Independence allows for agility, creative thinking and vision. It attracts team members with the right approach – they have a growth mindset and are more entrepreneurial.
For Spurwing, it also means being free to make choices that aren’t tied to global targets or inherited briefs from other markets, and it means we can take measured risks to invest and grow our skillset where we believe there is opportunity. For example, we built an in-house creative studio before there was a clear demand – and we wouldn’t be where we are now if we hadn’t. Visual communications are more important now than ever, and our design team is highly valued by our clients.
What changes have you observed in relation to business executives and their interest in communications?
Communications is increasingly an area they are willing to invest in, and leaders are more aware of the need to communicate impact and leadership on a regular basis.
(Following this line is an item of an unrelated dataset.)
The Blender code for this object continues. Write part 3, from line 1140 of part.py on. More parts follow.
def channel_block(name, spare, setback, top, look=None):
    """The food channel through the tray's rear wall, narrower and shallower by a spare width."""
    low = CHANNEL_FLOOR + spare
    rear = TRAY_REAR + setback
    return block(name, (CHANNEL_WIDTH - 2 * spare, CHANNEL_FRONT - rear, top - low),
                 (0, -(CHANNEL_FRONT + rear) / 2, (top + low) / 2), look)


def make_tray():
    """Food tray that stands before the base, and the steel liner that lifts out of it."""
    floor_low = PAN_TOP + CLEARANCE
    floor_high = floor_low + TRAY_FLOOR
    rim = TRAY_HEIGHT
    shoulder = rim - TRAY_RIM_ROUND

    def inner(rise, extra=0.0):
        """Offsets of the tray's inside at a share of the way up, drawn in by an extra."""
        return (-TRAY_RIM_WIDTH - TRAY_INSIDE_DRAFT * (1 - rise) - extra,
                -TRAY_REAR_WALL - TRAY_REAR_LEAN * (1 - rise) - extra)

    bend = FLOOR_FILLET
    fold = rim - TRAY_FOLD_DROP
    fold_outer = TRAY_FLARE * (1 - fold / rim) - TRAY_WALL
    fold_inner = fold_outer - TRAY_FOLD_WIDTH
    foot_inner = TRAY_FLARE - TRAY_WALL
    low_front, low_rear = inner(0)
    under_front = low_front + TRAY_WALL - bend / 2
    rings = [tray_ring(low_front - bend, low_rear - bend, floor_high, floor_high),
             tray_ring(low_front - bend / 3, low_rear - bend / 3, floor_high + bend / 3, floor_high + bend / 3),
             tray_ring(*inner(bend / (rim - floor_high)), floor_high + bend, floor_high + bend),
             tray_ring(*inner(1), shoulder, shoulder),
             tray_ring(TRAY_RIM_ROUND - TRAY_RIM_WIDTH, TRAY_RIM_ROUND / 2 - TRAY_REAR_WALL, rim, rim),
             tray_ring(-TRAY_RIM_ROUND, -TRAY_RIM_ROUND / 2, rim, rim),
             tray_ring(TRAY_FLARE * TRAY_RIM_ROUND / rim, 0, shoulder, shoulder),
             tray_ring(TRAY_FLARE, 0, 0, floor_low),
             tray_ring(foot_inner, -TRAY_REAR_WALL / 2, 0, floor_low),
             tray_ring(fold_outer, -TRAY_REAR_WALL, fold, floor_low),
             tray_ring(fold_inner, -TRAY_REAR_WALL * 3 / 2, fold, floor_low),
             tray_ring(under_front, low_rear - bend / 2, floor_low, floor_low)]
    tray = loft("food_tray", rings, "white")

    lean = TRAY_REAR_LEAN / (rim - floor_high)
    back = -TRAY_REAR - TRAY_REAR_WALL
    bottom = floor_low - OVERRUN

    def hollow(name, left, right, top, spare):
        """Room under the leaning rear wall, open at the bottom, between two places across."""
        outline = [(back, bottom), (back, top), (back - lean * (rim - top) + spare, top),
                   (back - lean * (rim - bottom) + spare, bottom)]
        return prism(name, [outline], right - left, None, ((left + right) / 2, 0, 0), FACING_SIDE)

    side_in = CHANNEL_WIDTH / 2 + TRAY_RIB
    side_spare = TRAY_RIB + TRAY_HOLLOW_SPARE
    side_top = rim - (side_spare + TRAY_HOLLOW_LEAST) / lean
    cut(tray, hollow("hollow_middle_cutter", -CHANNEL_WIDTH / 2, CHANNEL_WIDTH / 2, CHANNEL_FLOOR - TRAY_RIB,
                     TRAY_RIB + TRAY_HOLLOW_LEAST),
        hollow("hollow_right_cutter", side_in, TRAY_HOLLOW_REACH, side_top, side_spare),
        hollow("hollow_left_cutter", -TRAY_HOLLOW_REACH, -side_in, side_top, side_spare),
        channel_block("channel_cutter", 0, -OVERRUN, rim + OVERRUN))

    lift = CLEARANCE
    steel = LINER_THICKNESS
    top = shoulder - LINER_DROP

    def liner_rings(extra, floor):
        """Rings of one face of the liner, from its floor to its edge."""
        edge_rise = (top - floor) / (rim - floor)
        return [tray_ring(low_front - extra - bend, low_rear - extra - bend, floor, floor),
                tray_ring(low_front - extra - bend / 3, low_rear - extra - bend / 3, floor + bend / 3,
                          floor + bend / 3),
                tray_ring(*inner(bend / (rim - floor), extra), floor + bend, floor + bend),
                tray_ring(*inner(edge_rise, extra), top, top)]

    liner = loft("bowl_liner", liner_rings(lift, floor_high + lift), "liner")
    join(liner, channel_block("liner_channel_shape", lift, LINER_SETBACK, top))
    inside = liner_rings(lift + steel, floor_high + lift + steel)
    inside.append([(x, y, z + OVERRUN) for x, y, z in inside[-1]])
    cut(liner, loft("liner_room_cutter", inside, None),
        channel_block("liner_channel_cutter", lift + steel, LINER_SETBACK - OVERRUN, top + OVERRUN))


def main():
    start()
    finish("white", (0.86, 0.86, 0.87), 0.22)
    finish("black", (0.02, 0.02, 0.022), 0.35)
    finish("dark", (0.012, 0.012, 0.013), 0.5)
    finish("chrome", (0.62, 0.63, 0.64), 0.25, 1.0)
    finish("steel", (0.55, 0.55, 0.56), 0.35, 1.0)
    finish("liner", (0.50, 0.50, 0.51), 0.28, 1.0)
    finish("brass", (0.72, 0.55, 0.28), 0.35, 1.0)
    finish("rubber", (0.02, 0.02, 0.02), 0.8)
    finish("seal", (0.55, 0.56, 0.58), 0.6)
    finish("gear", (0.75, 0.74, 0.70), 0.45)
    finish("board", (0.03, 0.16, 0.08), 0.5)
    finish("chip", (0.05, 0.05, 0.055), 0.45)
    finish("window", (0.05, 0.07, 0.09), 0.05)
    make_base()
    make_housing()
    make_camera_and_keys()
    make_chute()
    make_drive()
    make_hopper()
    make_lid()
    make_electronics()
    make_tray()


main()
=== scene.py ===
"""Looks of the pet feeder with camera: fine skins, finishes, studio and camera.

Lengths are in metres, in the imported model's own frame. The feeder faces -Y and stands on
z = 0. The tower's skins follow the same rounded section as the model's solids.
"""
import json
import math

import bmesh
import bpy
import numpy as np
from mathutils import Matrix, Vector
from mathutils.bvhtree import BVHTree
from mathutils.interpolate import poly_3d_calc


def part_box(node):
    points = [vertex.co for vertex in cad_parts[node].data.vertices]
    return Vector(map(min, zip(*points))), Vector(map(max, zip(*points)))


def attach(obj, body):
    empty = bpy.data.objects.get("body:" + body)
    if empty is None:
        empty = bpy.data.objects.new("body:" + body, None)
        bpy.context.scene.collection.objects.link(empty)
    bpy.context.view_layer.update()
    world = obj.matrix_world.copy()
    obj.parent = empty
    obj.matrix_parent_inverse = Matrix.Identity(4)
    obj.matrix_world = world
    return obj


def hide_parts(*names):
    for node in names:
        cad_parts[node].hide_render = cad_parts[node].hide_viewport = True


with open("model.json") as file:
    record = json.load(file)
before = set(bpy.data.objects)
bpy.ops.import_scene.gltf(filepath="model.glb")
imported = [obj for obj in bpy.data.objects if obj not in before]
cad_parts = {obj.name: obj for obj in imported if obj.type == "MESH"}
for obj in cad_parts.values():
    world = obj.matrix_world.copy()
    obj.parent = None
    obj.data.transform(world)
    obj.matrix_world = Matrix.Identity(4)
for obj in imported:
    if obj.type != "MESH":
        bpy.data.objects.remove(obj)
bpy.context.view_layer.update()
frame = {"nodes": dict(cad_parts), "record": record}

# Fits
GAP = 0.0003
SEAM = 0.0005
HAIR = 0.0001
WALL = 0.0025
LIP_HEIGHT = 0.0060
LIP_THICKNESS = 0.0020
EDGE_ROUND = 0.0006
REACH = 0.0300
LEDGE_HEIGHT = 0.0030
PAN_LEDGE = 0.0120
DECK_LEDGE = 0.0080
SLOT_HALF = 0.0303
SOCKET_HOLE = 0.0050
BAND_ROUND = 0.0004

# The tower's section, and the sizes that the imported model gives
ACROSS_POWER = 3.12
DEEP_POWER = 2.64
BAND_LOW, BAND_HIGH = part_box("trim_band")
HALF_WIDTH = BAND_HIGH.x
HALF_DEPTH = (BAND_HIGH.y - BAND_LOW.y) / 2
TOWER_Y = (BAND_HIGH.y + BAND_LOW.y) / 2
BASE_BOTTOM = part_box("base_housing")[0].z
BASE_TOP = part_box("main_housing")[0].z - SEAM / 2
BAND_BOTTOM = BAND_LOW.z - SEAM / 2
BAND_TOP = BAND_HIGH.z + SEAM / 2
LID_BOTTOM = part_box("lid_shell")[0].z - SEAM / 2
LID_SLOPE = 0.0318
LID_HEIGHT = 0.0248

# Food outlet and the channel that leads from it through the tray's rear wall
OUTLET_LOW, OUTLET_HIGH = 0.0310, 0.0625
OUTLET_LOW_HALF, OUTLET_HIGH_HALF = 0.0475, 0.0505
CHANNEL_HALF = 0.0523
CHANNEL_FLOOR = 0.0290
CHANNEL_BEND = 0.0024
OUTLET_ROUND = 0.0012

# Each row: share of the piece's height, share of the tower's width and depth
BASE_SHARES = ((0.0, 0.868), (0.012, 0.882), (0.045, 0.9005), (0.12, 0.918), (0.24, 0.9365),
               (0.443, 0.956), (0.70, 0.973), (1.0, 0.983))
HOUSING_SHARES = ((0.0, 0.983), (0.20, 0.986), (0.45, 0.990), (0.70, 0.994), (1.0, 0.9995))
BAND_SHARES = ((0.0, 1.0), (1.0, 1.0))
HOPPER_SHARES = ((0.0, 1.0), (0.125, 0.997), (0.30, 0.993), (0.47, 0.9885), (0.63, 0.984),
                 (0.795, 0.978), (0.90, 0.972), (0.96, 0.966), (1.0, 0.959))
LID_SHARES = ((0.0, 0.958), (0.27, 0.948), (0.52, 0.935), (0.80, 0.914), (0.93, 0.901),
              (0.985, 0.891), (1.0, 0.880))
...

Internal audiences are valued equally importantly as external, and we’re seeing “Employee Experience” (or EX) being embraced by leaders of companies of all sizes. Sustainability and social impact are also firmly on the radar now. In short, the change is all very positive for communications.
What is the greatest opportunity for the public relations industry in 2020?
I believe this is the year we remember the strength of PR and see renewed interest in more traditional, targeted forms of media – such as audio (thinking of the podcast revival) to long-form journalism and more informative, smarter brand content.
Big changes are happening in the digital marketing and social media space – from Google’s recent announcement about the removal of third-party cookies to Instagram’s gradual removal of likes. These tech companies are acutely aware that the public is losing trust in the industry and people are suspicious of fake news, AI bots, influencers, advertising privacy controls and information overload. Brand awareness strategies and metrics will need to look very different in 2020.
Communications specialists shouldn’t be afraid of these changes. It gives us a huge opportunity to reposition ourselves as central to organisational reputation and rebuild public trust in institutions. To get there, we need to display a deep knowledge of an organisation’s audiences and their needs, use expert voices and honest storytelling and choose our channels wisely.
What exciting changes are on the horizon for Spurwing?
The year has just kicked off and we’ve already welcomed new clients, new team members and new projects. We’re also becoming more embedded with our Global Health PR global partners through co-created regional campaigns, joining the annual AGM in Romania in June and introducing a new employee exchange programme where a member of our team will be seconded to our Australia partner VIVA! Communications later this year.
Where do you hope Spurwing will be in the future?
I’m keeping an open mind as the future is exciting and we embrace change. My main hope is that we will continue to lead in independent, specialist communications and work with even more leading brands and companies.